Canonical Correlation Analysis (CCA) and Partial Least Squares (PLS) models are effective ways of finding associations between multiple views of data.

PCA

It is helpful to start off by formulating PCA in its mathematical form. The first principle component can be written as the solution to the convex optimisation problem:

\[ \begin{align}\begin{aligned}\w_{opt}=\underset{w}{\mathrm{argmax}}\{ w_1^TX_1^TX_1w_1 \}\\\text{subject to:}\\w_1^Tw_1=1\end{aligned}\end{align} \]

That is the singular vectors of the covariance matrix \(X^TX\)

PLS

Now consider two data matrices with the same number of samples \(X_1\) and \(X_2\). It is tempting to write a slightly different optimisation problem:

\[ \begin{align}\begin{aligned}\w_{opt}=\underset{w}{\mathrm{argmax}}\{ w_1^TX_1^TX_2w_2 \}\\\text{subject to:}\\w_1^Tw_1=1\\w_2^Tw_2=1\end{aligned}\end{align} \]

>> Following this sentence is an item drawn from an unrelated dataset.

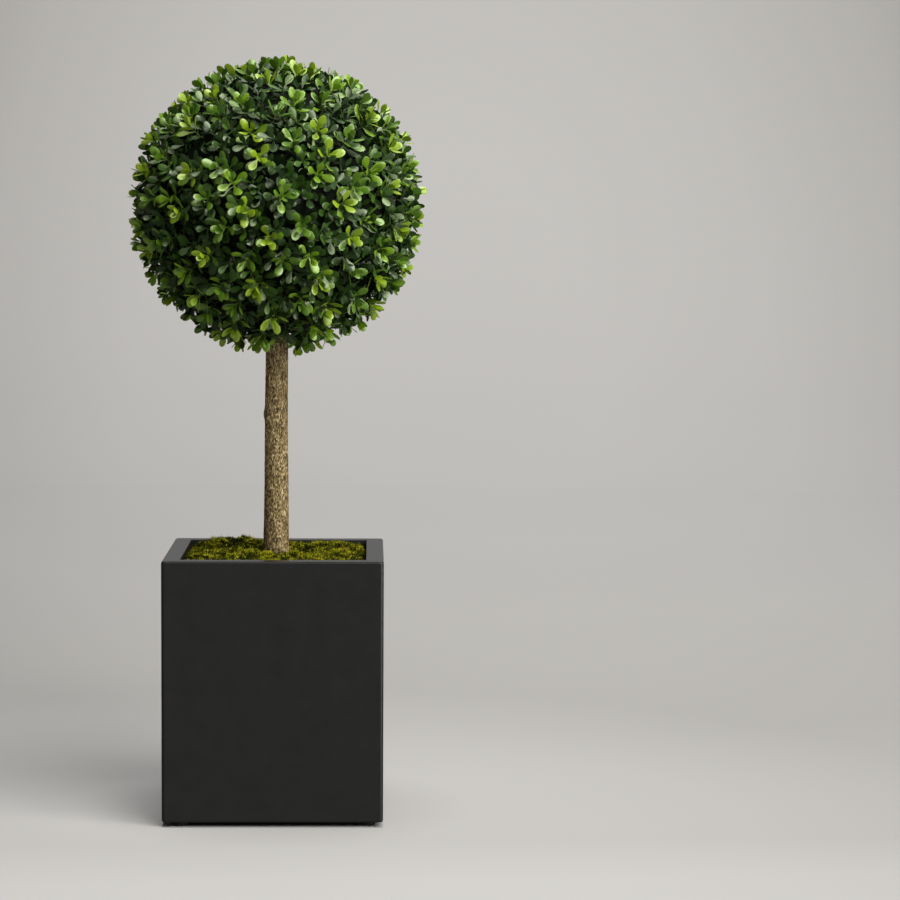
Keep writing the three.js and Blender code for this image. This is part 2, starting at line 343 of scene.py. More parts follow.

Which is optimised for the left and right singular vectors of the cross covariance matrix \(X_1^TX_2\)

CCA

To arrive at Canonical Correlation

\[ \begin{align}\begin{aligned}\w_{opt}=\underset{w}{\mathrm{argmax}}\{ w_1^TX_1^TX_2w_2 \}\\\text{subject to:}\\w_1^TX_1^TX_1w_1=1\\w_2^TX_2^TX_2w_2=1\end{aligned}\end{align} \]

Deep CCA

To arrive

\[ \begin{align}\begin{aligned}\w_{opt}=\underset{w}{\mathrm{argmax}}\{ f(X_1)^Tf(X_2) \}\\\text{subject to:}\\f(X_1)^Tf(X_1)=1\\f(X_2)^Tf(X_2)=1\end{aligned}\end{align} \]